- Active: August 1861 to July 15, 1865
- Country: United States
- Allegiance: Union
- Branch: Cavalry
- Engagements: Battle of Stones River Tullahoma Campaign Battle of Chickamauga Atlanta campaign Battle of Kennesaw Mountain Siege of Atlanta Garrard's Raid Kilpatrick's Raid

= 4th Ohio Cavalry Regiment =

The 4th Ohio Cavalry Regiment was a cavalry regiment that served in the Union Army during the American Civil War. The regiment was also known as the Union Dragoons and Cincinnati Union Dragoons.

==Service==
The 4th Ohio Cavalry Regiment was organized at Cincinnati, Lima, and Camp Dennison near Cincinnati from August to November 1861, and mustered in for a three years under the command of Colonel John Kennett.

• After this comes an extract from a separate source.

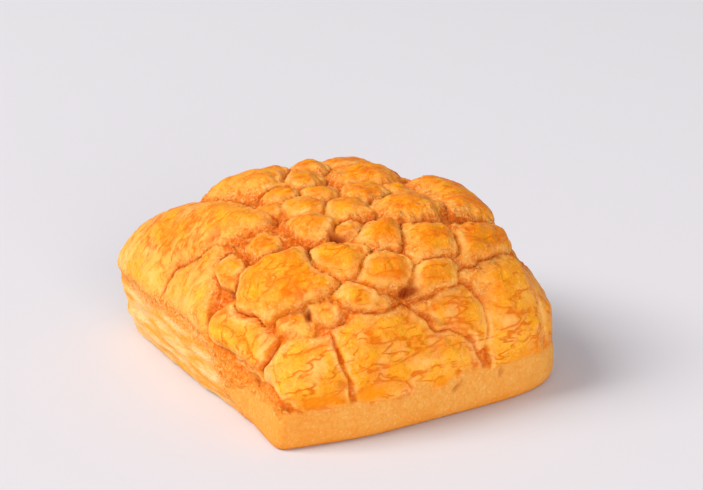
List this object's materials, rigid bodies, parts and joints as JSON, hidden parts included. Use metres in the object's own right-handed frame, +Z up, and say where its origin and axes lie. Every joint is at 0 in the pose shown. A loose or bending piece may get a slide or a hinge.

The regiment was attached to 3rd Division, Army of the Ohio, to October 1862. 2nd Brigade, Cavalry Division, Army of the Ohio, to November 1862. 2nd Brigade, Cavalry Division, Army of the Cumberland, to January 1863. 2nd Brigade, 1st Cavalry Division, Army of the Cumberland, to March 1863. 2nd Brigade, 2nd Cavalry Division, Army of the Cumberland, to October 1864. 2nd Brigade, 2nd Division, Cavalry Corps, Military Division Mississippi, to August 1865.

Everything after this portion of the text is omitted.